Some would argue that many of the core platforms of the web are profoundly anti-civic or non-civic (or at least anti-social) in their effects. You will find plenty of critics of Youtube, Twitter, Facebook, and other sites in terms of damages done to civic life. Can we reconcile such critiques with the idea that at least some uses of these same technologies may actively contribute to civic engagement?

Absolutely. Tools facilitate actions. YouTube, Twitter, Facebook, etc. are tools that can be used for a range of activities. Just as a hammer can be used to build a house and to knock someone over the head, social media can be used for mobilizing a social justice campaign and bullying a peer with hateful speech.

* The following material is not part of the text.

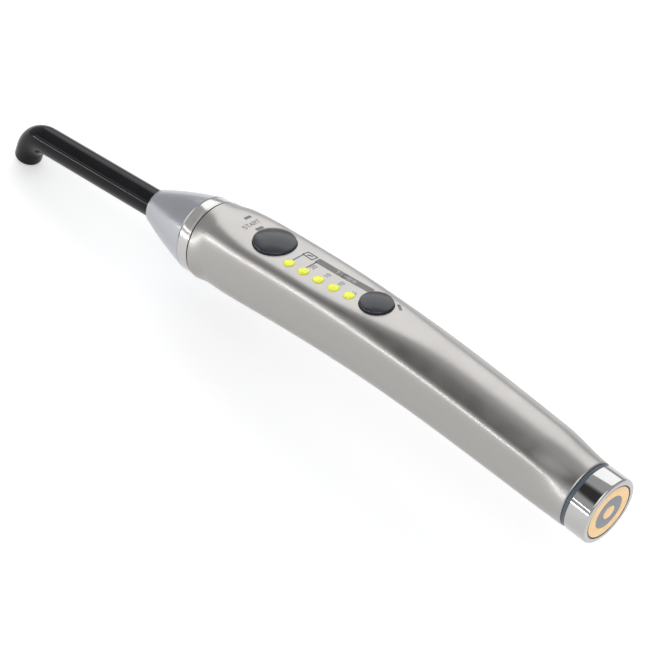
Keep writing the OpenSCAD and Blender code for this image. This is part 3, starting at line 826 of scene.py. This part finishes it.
def marks():
    """All the marks; every point is (x, y) on the panel as seen from above."""
    print_mark("mark_bars", [
        ([(158.3, -1.9), (158.2, -3.9)], 1.2), ([(151.6, -0.7), (151.4, -2.9)], 1.3),
        ([(93.1, -4.9), (90.9, -3.5)], 1.0)], BAR_INK)
    print_mark("mark_start_word", lettering("START", 153.9, 2.2, 1.7, 1.05, 0.42, 0.22), PALE_INK)
    print_mark("mark_link_1", [
        ([(131.9, 2.7), (131.9, -2.2)], 0.4),
        ([(132.2, -2.2), (131.8, -4.3), (127.7, -4.3), (128.1, -2.0), (132.2, -2.2)], 0.4)])
    print_mark("mark_icon", [([(130.9, -2.9), (129.2, -3.6)], 0.5)])
    print_mark("mark_link_2", [([(126.1, 2.3), (126.1, -2.2)], 0.4)])
    print_mark("mark_timer_bar", [([(126.1, -3.2), (115.0, -3.5), (104.2, -3.9)], 2.6)], BAR_INK)
    print_mark("mark_timer_word", timer_word(), LIGHT_INK, 2 * INK_TOP)
    for word, x in (("20", 124.1), ("15", 118.0), ("10", 112.0), ("5", 105.8)):
        print_mark("mark_number_" + word, lettering(word, x, 1.4, 1.45, 0.85, 0.35, 0.2), PALE_INK)


# ---------------------------------------------------------------- studio
# From here on lengths are in metres.

CENTRE = (Vector(CAD_BOX[0]) + Vector(CAD_BOX[1])) / 2
FLOOR_GAP = 0.0008
FLOOR_Z = CAD_BOX[0][2] - FLOOR_GAP
CAMERA_AT = (-0.232588, 0.431910, 0.457134)
CAMERA_AXES = ((-0.69878, -0.70383, 0.12778), (0.52855, -0.38765, 0.75523),
               (-0.48202, 0.59527, 0.64289))     # right, up and back, as rows
LENS_MM, SENSOR_MM, CLIP_START = 126.458, 36.0, 0.01
FLOOR_HALF, FLOOR_CELLS = 2.2, 12
# The studio's surroundings are pale, with one dark part that the shoulder facets mirror.
SKY_COLOUR = (0.97, 0.98, 1.0, 1)
SKY_LEVEL, DARK_LEVEL = 0.60, 0.06
DARK_TOWARD, DARK_INNER, DARK_OUTER = (0.19, 0.51, 0.84), 11, 26     # degrees off that way
DARK_SQUEEZE = (0.75, 1.0, 1.0)          # below 1, the dark part is longer that way
SOFTBOXES = (
    # name, direction from the object, distance, width, height, radiance
    ("panel_light", (0.48, -0.62, 0.62), 1.3, 1.1, 1.3, 1.35),
    ("camera_light", (-0.5, 0.45, 0.9), 1.6, 1.5, 1.5, 1.3),
    ("ridge_strip", (0.48, 0.86, 0.05), 1.2, 0.05, 1.6, 14.0),
    ("upper_strip", (0.47, 0.85, 0.27), 1.2, 0.035, 1.6, 6.0),
)


def camera():
    """The camera that was fitted to the photo."""
    data = bpy.data.cameras.new("camera")
    data.sensor_width, data.lens, data.clip_start = SENSOR_MM, LENS_MM, CLIP_START
    view = bpy.data.objects.new("camera", data)
    bpy.context.scene.collection.objects.link(view)
    turn = Matrix(CAMERA_AXES).transposed().to_4x4()
    view.matrix_world = Matrix.Translation(CAMERA_AT) @ turn
    bpy.context.scene.camera = view


def floor():
    """The white sheet that the object lies on."""
    grid = bmesh.new()
    bmesh.ops.create_grid(grid, x_segments=FLOOR_CELLS, y_segments=FLOOR_CELLS, size=FLOOR_HALF)
    mesh = bpy.data.meshes.new("floor")
    grid.to_mesh(mesh)
    grid.free()
    mesh.transform(Matrix.Translation((CENTRE.x, CENTRE.y, FLOOR_Z)))
    plane = bpy.data.objects.new("floor", mesh)
    bpy.context.scene.collection.objects.link(plane)
    paper = Shader("floor_paper", (0.9, 0.9, 0.9), 0.0, 0.7)
    paper.tint(paper.noise(0.01, 3), 0.995, 1.005)
    paper.set("Specular IOR Level", 0.1)
    paper.set("Emission Color", (1.0, 1.0, 1.0, 1)).set("Emission Strength", 0.3)
    mesh.materials.append(paper.material)


def softbox(name, toward, distance, width, height, radiance):
    """A rectangular light that faces the object; its brightness is given per unit of face."""
    data = bpy.data.lights.new(name, "AREA")
    data.shape, data.size, data.size_y = "RECTANGLE", width, height
    data.energy = radiance * math.pi * width * height
    lamp = bpy.data.objects.new(name, data)
    bpy.context.scene.collection.objects.link(lamp)
    direction = Vector(toward).normalized()
    lamp.location = CENTRE + direction * distance
    lamp.rotation_euler = direction.to_track_quat("Z", "X").to_euler()


def studio():
    """Surroundings, lights, floor and the way brightness becomes colour."""
    world = bpy.data.worlds.new("studio")
    bpy.context.scene.world = world
    world.use_nodes = True
    tree = world.node_tree
    sky = tree.nodes["Background"]
    place = tree.nodes.new("ShaderNodeTexCoord").outputs["Generated"]
    squeeze, unit, toward = (tree.nodes.new("ShaderNodeVectorMath") for _ in range(3))
    squeeze.operation, unit.operation, toward.operation = "MULTIPLY", "NORMALIZE", "DOT_PRODUCT"
    squeeze.inputs[1].default_value = DARK_SQUEEZE
    toward.inputs[1].default_value = Vector(DARK_TOWARD).normalized()
    shade = tree.nodes.new("ShaderNodeMapRange")
    shade.interpolation_type = "SMOOTHSTEP"
    for socket, value in (("From Min", math.cos(math.radians(DARK_OUTER))),
                          ("From Max", math.cos(math.radians(DARK_INNER))),
                          ("To Min", SKY_LEVEL), ("To Max", DARK_LEVEL)):
        shade.inputs[socket].default_value = value
    for source, target in ((place, squeeze.inputs[0]),
                           (squeeze.outputs["Vector"], unit.inputs[0]),
                           (unit.outputs["Vector"], toward.inputs[0]),
                           (toward.outputs["Value"], shade.inputs["Value"]),
                           (shade.outputs["Result"], sky.inputs["Strength"])):
        tree.links.new(source, target)
    sky.inputs["Color"].default_value = SKY_COLOUR
    for light in SOFTBOXES:
        softbox(*light)
    floor()
    view = bpy.context.scene.view_settings
    view.view_transform, view.look, view.exposure, view.gamma = "Standard", "None", 0, 1


# ---------------------------------------------------------------- build

camera()
studio()
dress_kept_nodes()
housing()
key("start_key_dome", "start_button", "start_key", START_U, START_R, START_DOME, START_TILT)
key("time_key_dome", "time_button", "time_key", TIME_U, TIME_R, TIME_DOME)
indicators()
nose_rings()
guide_cone()
guide_jacket()
battery_end()
marks()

But, as Marshall McLuhan said, technologies are not valueless: their form has implicit or explicit meaning. For example, the design of Facebook values broad connectivity over intimacy. And while it might be used for intimate conversations, one could argue that the tool predisposes its users towards particular outcomes. Such is the case with civic media.

While tools are malleable and multi-functional, they do carry with them certain values that compel users towards particular outcomes. Consider the domain of civic technology. The tools designed and implemented by government are meant to facilitate or streamline government processes, from paying parking tickets to providing input on urban plans.

These tools are designed for particular purposes in particular contexts and while they can be misused or appropriated, the technology largely shapes social interaction. The category of civic media is inclusive of these single function technologies, but is not limited to them. It is not a descriptor of tools. Instead, it provides a context to analyze the intentional actions that people take with tools, designed or modified for civic outcomes.